Birinci perde için verilen arada Terzioğlu'na "Böyle buluşmalar düzenlemek nereden aklınıza geldi?" diye soruyorum. Yanıt ilginç: "Teşkilatlarımız kendi bölgelerinde farklı çalışmalar yürütüyor. Beşiktaş, Türkiye'de yoksulluk sorununun en az olduğu ilçelerden biri. Biz burada kömür dağıtarak kimseye ulaşamayız. Diğer çalışmalarımızın yanı sıra bu tür etkinliklerle de her kesimden insana ulaşmaya çalışıyoruz."

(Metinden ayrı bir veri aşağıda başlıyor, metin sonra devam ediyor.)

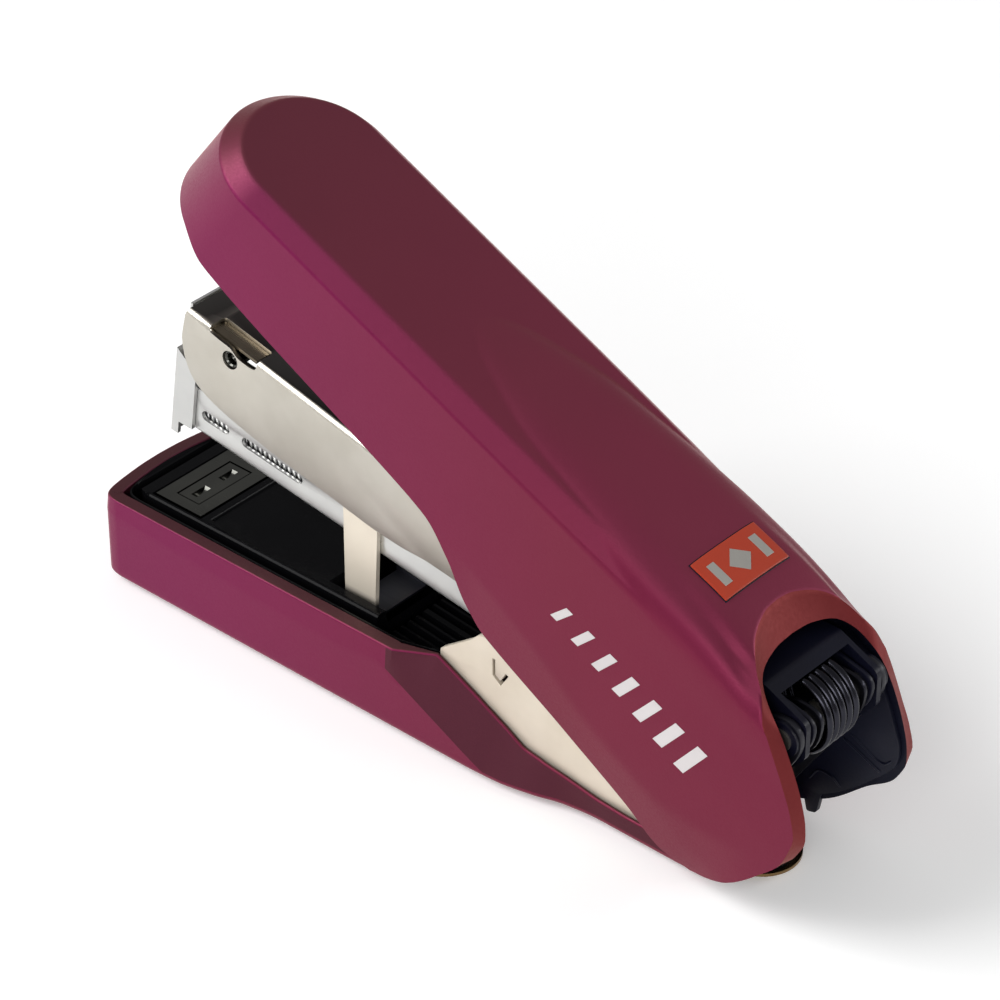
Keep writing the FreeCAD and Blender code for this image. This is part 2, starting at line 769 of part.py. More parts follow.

Terzioğlu gelenlerin hepsinin AKP'li olmadığını, tam aksine bazı 'CHP'li dostları'nın da buluşmalarına katıldığını söylüyor.
'Ayrım gözetmeden her kesimle iletişim halinde olmak...' Konuştuğum bütün AKP'liler bunu ısrarla vurguluyor. İlçe Başkanı Gökçen, "Geçen hafta sivil toplum kuruluşlarıyla bir araya geldik. 40'tan fazla örgüt katıldı. Hatta şu kadarını söyleyeyim: Gelenler arasında Çağdaş Yaşamı Destekleme Derneği ile Çağdaş Leventliler Derneği'nin de temsilcileri vardı" diyor.

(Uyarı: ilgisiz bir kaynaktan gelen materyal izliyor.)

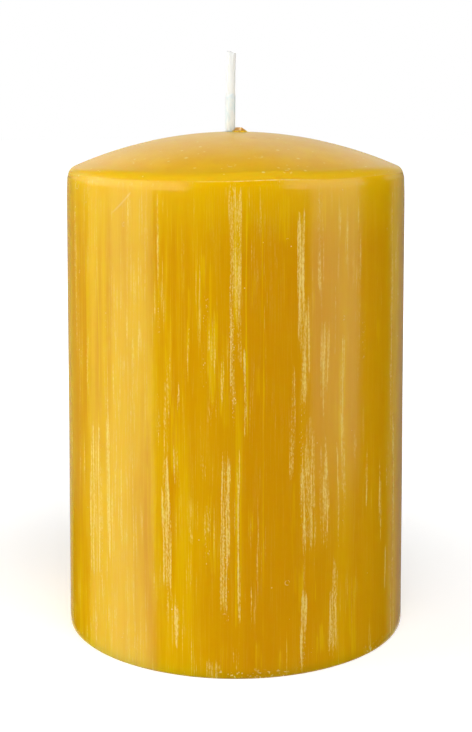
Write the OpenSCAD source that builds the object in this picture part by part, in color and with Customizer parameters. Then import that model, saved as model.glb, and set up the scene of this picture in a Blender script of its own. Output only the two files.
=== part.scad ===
// Pillar candle: a straight round wall under a shallow domed crown, with a waxed wick through it.
// Millimetres, +Z up, -Y to the front. The origin is the centre of the foot.

/* [Wax body] */
// Diameter of the straight wall
body_d = 68; // [50:1:90]
// Height of the wax, from its foot to the top of the crown
body_h = 99; // [60:1:160]
// Rise of the crown above the line where its curve would meet the wall
crown_h = 7.5; // [4:0.5:14]
// Radius of the arc that rounds the crown's edge
rim_r = 2; // [0.8:0.1:3.5]
// How far from upright that arc ends, in degrees
rim_angle = 21; // [10:1:40]
// Height of the tapered shoulder between the rim and the straight wall
shoulder_h = 1; // [0.5:0.1:2]
// How far the shoulder's top stands in from the wall
shoulder_in = 0.27; // [0.1:0.01:0.5]
// Radius of the rounded edge at the foot
foot_r = 0.4; // [0.2:0.1:2]

/* [Wick] */
// Width of the plaited wick across its flats, without its wax coat
wick_d = 1.8; // [1.2:0.1:3]
// Thickness of the wax coat on the lower part of the wick
coat = 0.08; // [0.04:0.02:0.3]
// Extra thickness of the coat where the wick stands in the body
collar = 0.03; // [0.02:0.01:0.1]
// Height of the tip above the crown
wick_h = 16.2; // [10:0.2:25]
// Height above the crown at which the wax coat ends
coat_h = 7; // [3:0.5:8]
// How far the wick stands to the left of the body's axis
wick_offset = 1.1; // [0:0.1:3]
// How far the tip leans back to the right
wick_lean = 0.25; // [0:0.05:2]
// Height that the slanted snip takes off the tip's right side
snip_h = 0.35; // [0.1:0.05:0.8]
// Depth of the wick's lower end inside the foot
wick_recess = 0.8; // [0.4:0.1:3]

/* [Torn wax beside the wick] */
// How far the torn wax reaches from the wick
burr_l = 2.4; // [1:0.1:4]
// Thickness of the largest flake
burr_w = 0.9; // [0.5:0.1:2]
// Height of the largest flake above the crown
burr_h = 0.85; // [0.4:0.05:1.5]

/* [Hidden] */
$fn = 96;

wall_r = body_d / 2;

// The crown is part of a sphere that would meet the wall's line at crown_h below its top.
crown_r = (wall_r * wall_r + crown_h * crown_h) / (2 * crown_h);
crown_z = body_h - crown_r;

// The rim's arc is tangent to the crown from inside, and ends at the crease above the shoulder.
crease_x = wall_r - shoulder_in;
rim_x = crease_x - rim_r * cos(rim_angle);
rim_z = crown_z + sqrt(pow(crown_r - rim_r, 2) - rim_x * rim_x);
crease_z = rim_z + rim_r * sin(rim_angle);
wall_z = crease_z - shoulder_h;
crown_edge_x = rim_x * crown_r / (crown_r - rim_r);

// The wick comes out of the crown at wick_z, and stands straight until it is clear of the torn wax.
wick_x = -wick_offset;
wick_z = crown_z + sqrt(crown_r * crown_r - wick_offset * wick_offset);
coated_d = wick_d + 2 * coat;
bore_d = coated_d + 2 * collar;
straight_h = burr_h + 0.3;
overlap_h = 0.2;
coat_fade = 0.6;
plait_squareness = 2.6;
wick_sides = 20;
wick_steps = 24;

// Each flake of torn wax: its direction, and its share of the length, thickness and height.
flakes = [[-6, 1, 1, 1], [27, 0.8, 0.8, 0.55], [-42, 0.6, 0.9, 0.75]];
flake_root = 1;
flake_sides = 14;
bore_clear = 1;

function smooth_step(t) = let (s = min(max(t, 0), 1)) s * s * (3 - 2 * s);

// Width, lean and squareness of the wick at a height above the crown.
function wick_width(h) = coated_d - 2 * coat * smooth_step((h - coat_h) / coat_fade + 0.5);
function wick_shift(h) = wick_lean * pow(max(h - straight_h, 0) / (wick_h - straight_h), 1.5);
function wick_power(h) = 2 + (plait_squareness - 2) * smooth_step((h - straight_h) / coat_fade);

// One section of the wick, a superellipse: round where its power is 2, and squarer above that.
function wick_ring(h) = [
    for (i = [0 : wick_sides - 1])
        let (
            a = 360 * i / wick_sides,
            n = wick_power(h),
            r = wick_width(h) / 2 * pow(pow(abs(cos(a)), n) + pow(abs(sin(a)), n), -1 / n)
        )
        [wick_x + wick_shift(h) + r * cos(a), r * sin(a), wick_z + h]
];

// Skins a stack of closed rings, listed from the lowest up, each with the same number of points.
module loft(rings) {
    sides = len(rings[0]);
    last = len(rings) - 1;
    polyhedron(
        points = [for (ring = rings) each ring],
        faces = [
            [for (i = [0 : sides - 1]) i],
            [for (i = [sides - 1 : -1 : 0]) last * sides + i],
            for (k = [0 : last - 1], i = [0 : sides - 1])
                let (a = k * sides + i, b = k * sides + (i + 1) % sides)
                each [[a, a + sides, b + sides], [a, b + sides, b]]
        ]
    );
}

// Right half of the body's upright section, made of true arcs and straight lines.
module body_profile() {
    square([wall_r - foot_r, wall_z]);
    translate([wall_r - foot_r, foot_r]) circle(foot_r);
    translate([0, foot_r]) square([wall_r, wall_z - foot_r]);
    polygon([[0, foot_r], [wall_r, wall_z], [crease_x, crease_z], [0, crease_z]]);
    intersection() {
        translate([0, crease_z]) square([wall_r, body_h]);
        translate([rim_x, rim_z]) circle(rim_r);
    }
    intersection() {
        translate([0, crease_z]) square([crown_edge_x, body_h]);
        translate([0, crown_z]) circle(crown_r);
    }
}

// A ridge of torn wax that runs out from the wick, level at first, and then drops to the crown.
module flake(direction, length, thickness, height) {
    root = thickness / 2;
    end = thickness / 4;
    translate([wick_x, 0, wick_z - flake_root]) rotate([0, 0, direction]) hull() {
        for (x = [0, length / 2])
            translate([bore_d / 2 + x, 0, 0]) cylinder(r = root, h = flake_root + height, $fn = flake_sides);
        translate([bore_d / 2 + length - end, 0, 0])
            cylinder(r = end, h = flake_root + height / 4, $fn = flake_sides);
    }
}

module wick_bore() {
    translate([wick_x, 0, -bore_clear])
        cylinder(d = bore_d, h = bore_clear + wick_z + burr_h + bore_clear);
}

module wax_body() {
    color([0.87, 0.62, 0.07]) difference() {
        union() {
            rotate_extrude() body_profile();
            for (f = flakes)
                flake(f[0], f[1] * burr_l, f[2] * burr_w, f[3] * burr_h);
        }
        wick_bore();
    }
}

// Takes the right half of the tip down along a slant.
module snip() {
    translate([wick_x + wick_lean, 0, wick_z + wick_h])
        rotate([0, atan(2 * snip_h / wick_d), 0])
            translate([0, -wick_d, 0]) cube([2 * wick_d, 2 * wick_d, 2 * snip_h]);
}

module wick() {
    low_h = straight_h - overlap_h;
    color([0.95, 0.96, 0.94]) {
        translate([wick_x, 0, wick_recess]) cylinder(d = bore_d, h = wick_z + straight_h - wick_recess);
        difference() {
            loft([for (k = [0 : wick_steps]) wick_ring(low_h + (wick_h - low_h) * k / wick_steps)]);
            snip();
        }
    }
}

wax_body();
wick();
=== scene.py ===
# The looks of a pillar candle: mottled wax with a domed crown, a waxed wick, and a plain studio.
# Metres, +Z up, -Y to the front. Sizes that are written in millimetres are multiplied by MM.
import math

import bmesh
import bpy
import numpy as np
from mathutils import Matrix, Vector


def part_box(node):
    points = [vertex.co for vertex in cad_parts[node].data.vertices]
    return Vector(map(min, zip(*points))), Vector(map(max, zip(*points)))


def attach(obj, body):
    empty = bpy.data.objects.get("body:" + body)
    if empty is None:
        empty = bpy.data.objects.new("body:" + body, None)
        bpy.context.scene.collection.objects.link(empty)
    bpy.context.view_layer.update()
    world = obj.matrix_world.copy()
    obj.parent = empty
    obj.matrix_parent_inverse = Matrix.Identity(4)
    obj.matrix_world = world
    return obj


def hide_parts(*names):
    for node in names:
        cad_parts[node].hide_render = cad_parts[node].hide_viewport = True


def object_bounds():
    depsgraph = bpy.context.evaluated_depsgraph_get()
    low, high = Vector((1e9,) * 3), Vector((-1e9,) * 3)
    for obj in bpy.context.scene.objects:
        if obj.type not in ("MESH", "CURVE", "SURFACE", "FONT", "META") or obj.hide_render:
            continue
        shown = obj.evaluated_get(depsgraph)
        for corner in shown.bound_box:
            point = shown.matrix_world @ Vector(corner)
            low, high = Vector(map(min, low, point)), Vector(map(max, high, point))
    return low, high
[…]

Gökçen'in yardımcısı Terzioğlu da "Bizim her kesimden üye ve yöneticilerimiz, hatta üç tane de emekli paşamız var" diye konuşuyor.
Söz 'türban' konusuna geliyor. "Aslında bu sorunu solcular, sosyal demokratlar çözmeliydi" diyorlar. Açıkça ifade etmeseler de türbanın son gündeme getiriliş biçiminden onlar da rahatsız gibiler.


Türban sahnede!

Salondan iki gözlem ve hukukçulara sorular: Shakespeare'in 'iktidar hırsı'nın kişiyi ne tür felaketlere sürükleyebileceğini anlattığı Macbeth'ini izlemeye gelenler arasında çok az türbanlı vardı. Kültür ve Turizm Bakanlığı'na ait olan AKM 'kamusal alan' sayılır mı? Eğer sayılırsa izleyiciler AKM'ye başörtüsüyle girerek suç işlediler mi? Yoksa 'hizmet alan' oldukları için türbanla bulunmaları yasalara aykırılık teşkil etmez mi? Sahnedeki Shakespeare'in cadılarınınsa tamamı türbanlıydı. Hatta türbandan da öte adeta tesettürlü. Devlet sanatçısı, yani bir anlamda kamu görevlisi olan oyuncular, böyle kıyafetlerle 'hizmet sunarak' suç işliyorlar mı?